Barefoot Coffee doesn’t make roasts like light, medium, or dark. If you don’t like flavor in your coffee, this may not be for you.

“We don’t have light, we don’t have dark. We just roast right,” Newbom says.

There are many nuances. Coffee, as it turns out, has different moods in different temperatures. Coffee is typically brewed at about 160 degrees at home and 205 degrees in a café. “I don’t like hot coffee. Hot coffee is just a waste,” Newbom says. “You can’t actually taste above 160 degrees. Great coffee tastes even better cool than it does hot.”

And what about those of us who add cream or milk to our coffee?

“If you have to add cream, something’s wrong with your coffee,” Newbom says.

“[There’s this] preconceived notion that coffee is supposed to suck,” Rotsko adds. “Culturally, there’s so much horrible coffee, because nobody even bothers to Google-search how to roast coffee … They think it’s supposed to be this burnt crap, and it’s obviously not.”

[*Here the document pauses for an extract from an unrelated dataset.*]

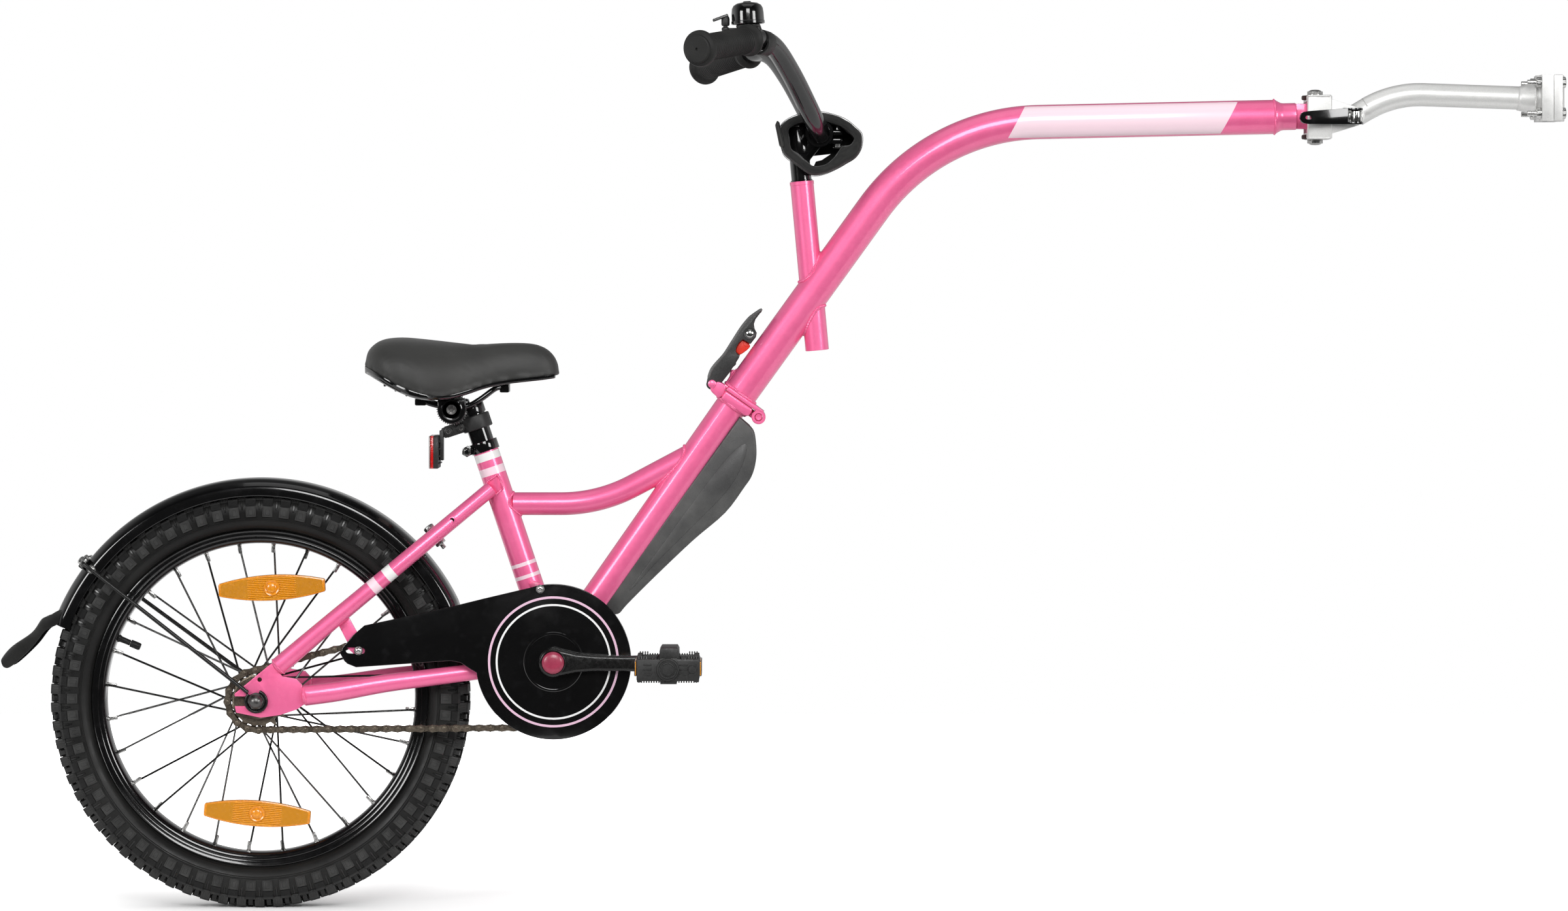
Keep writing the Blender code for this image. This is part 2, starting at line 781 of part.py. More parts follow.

In Barefoot’s world, coffee exists on a whole different plain. Barefoot’s coffee is about people, it’s about the environment, and most importantly, it’s about flavor: pure, warm, sultry, and wicked, with twists and turns for every mood, at each temperature—perfectly reflecting the diversity of the land and the people who work so passionately to create it.

Desiree Hedberg, a writer and editor living in Willow Glen, seeks to live a healthy and sustainable lifestyle while co-parenting two toddlers, working as a consultant, and going back to school. She drinks a lot of coffee.